A more institutional approach defines the law as a prescriptive text passed by Parliament, promulgated by the President of the Republic, if need be after a decision of the Constitutional Council which sets rules and fundamental principles in the areas listed in article 34 of the Constitution. A law may also be passed by referendum, according to the rules laid down in article 11 of the Constitution. The prerogative of initiating laws belongs to the Prime Minister and to parliamentarians.
In all cases, as article 6 of the Declaration of the Rights of Man and the Citizen of 1789 states, the law is the expression of the general will.
The Constitutional Council, after having repeated the terms of article 6 of the 1789 Declaration, itself considered, from 2004 on, that “the purpose of the law is to set down rules and it must therefore have a prescriptive scope”.
The law may also be passed by referendum according to the rules set down by article 11 of the Constitution. In addition to the so-called “ordinary laws”, there are other categories of law provided for by the Constitution. Specific rules and procedures apply to each of these categories.

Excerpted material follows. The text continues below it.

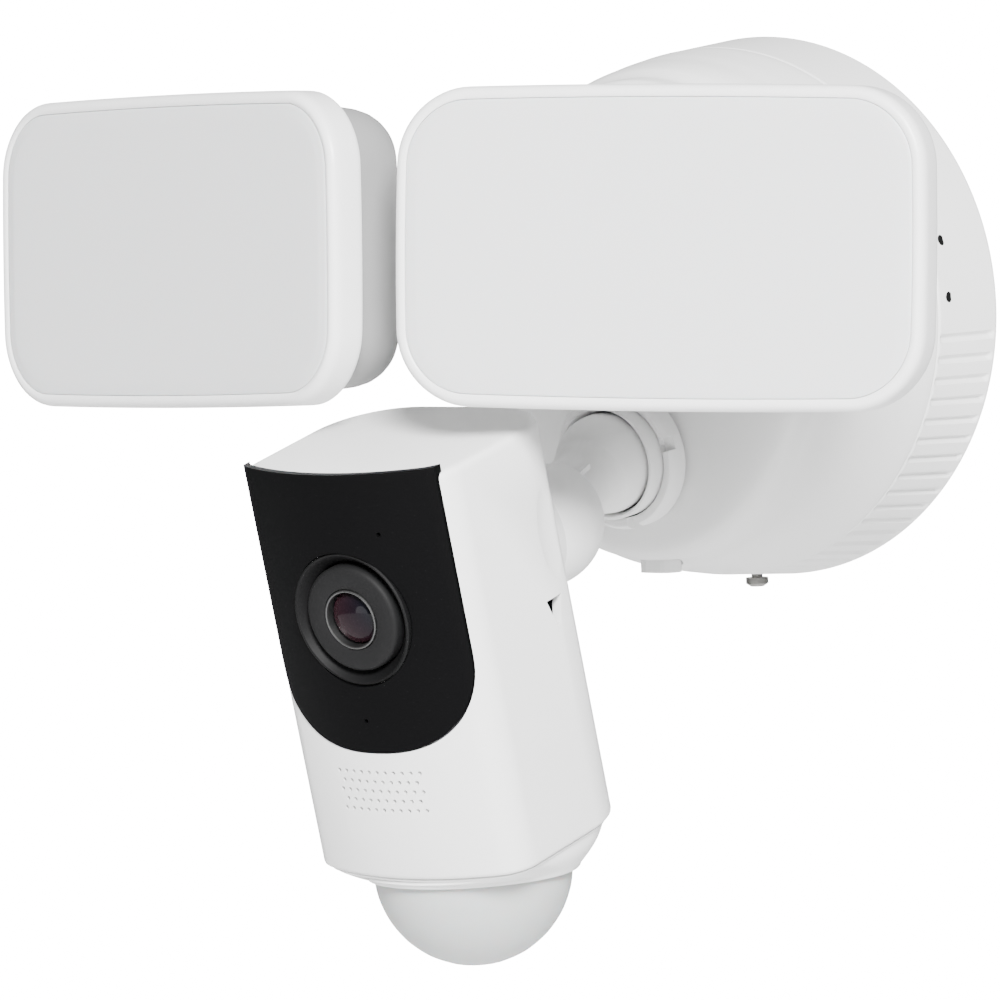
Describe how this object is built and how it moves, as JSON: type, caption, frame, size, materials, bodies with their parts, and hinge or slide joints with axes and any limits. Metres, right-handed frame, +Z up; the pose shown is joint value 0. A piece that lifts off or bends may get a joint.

II. – SPECIFIC LAWS PASSED BY PARLIAMENT
1. – Constitutional Laws
Constitutional laws amend the Constitution according to the procedure set down in article 89 of the Constitution
The initiative to amend the Constitution belongs to the President of the Republic, upon a proposal by the Prime Minister, as well as to M.P.s and Senators. The constitutional bill must be adopted in identical terms by the two assemblies. The revision becomes definitive once it has been approved by referendum. Nonetheless, if it is a Government sponsored bill, the President of the Republic may decide not to put it to a referendum but to the Parliament convened in Congress which must approve it by a majority of three fifths of the votes cast.
The area of constitutional revision has a double limitation. It is limited in:
- Time. No amendment procedure may be commenced or continued if the integrity of the territory is jeopardized or in the case of an interim presidency.
- Its field of application. Constitutional laws may not call into question the republican form of government.
2. – Institutional acts
Institutional acts set down the rules of organization and running of public authorities in the cases provided for in the Constitution.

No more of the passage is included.